Bazı enbiyaların kendileri için, bazılarının kendi aile ve çocukları için, bazılarının mahalleleri için, bazılarının kendi şehirleri için, bazılarının da tüm insanlık için gönderildikleri gibi olurdu. Hz. İbrahim’in (aleyhi selâm) önce Zühre (yıldızına) sonra aya ve daha sonra da güneşe bakarak onların battığını gördüğünde: “Ey kavmim! Ben sizin (Allah’a) ortak koştuğunuz şeylerden uzağım.” demesinin sebebi onun peygamber, ilham olunan ve gönderilen olduğundan dolayıdır. Onun tüm sözleri Allah azze ve celle’nin ona olan ilhamıyla gerçekleşmiştir. Allah azze ve celle’nin: “İşte bu, kavmine karşı İbrahim’e verdiğimiz delillerimizdir. (En’am, 83)” sözünün anlamı budur.
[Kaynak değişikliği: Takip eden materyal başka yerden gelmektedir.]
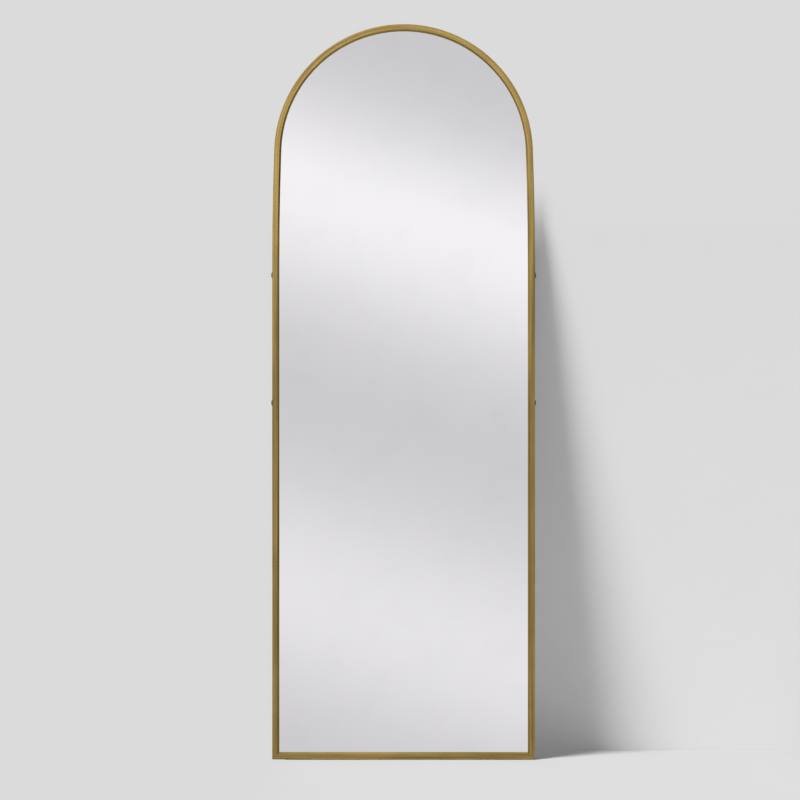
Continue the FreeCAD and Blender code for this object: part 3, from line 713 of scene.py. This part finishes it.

Herkes İbrahim (aleyhi selâm) gibi değildir. Eğer tevhid düşünce vesilesiyle Allah’ın talimi ve tanıtmasına ihtiyaç duyulmadan bilinseydi, Allah azze ve celle nazil ettiği şeyleri nazil etmezdi bu sözünde olduğu gibi: “Bil ki, Allah’tan başka ilâh yoktur. (Muhammed, 19) ve Allah’ın bu sözü: “De ki: O, Allah birdir. Allah sameddir. O, doğurmamış ve doğmamıştır. Onun hiçbir dengi yoktur. (İhlâs Suresi)” ve yine Allah’ın bu sözü: “O, göklerin ve yerin eşsiz yaratıcısıdır. O’nun eşi olmadığı halde nasıl çocuğu olabilir! Her şeyi O yaratmıştır ve her şeyi hakkıyla bilen O’dur. İşte Rabbiniz Allah O’dur. O’ndan başka tanrı yoktur. O, her şeyin yaratıcısıdır. Öyle ise O’na kulluk edin, O her şeye vekildir (güvenilip dayanılacak tek varlık O’dur). Gözler O’nu göremez; hâlbuki O, gözleri görür. O, eşyayı pek iyi bilen, her şeyden haberdar olandır. (En’am, 101-103)” ve yine “Haşr Suresinin” sonu ve “tevhid” hakkındaki öteki ayetlerin hepsi buna delalet etmektedir.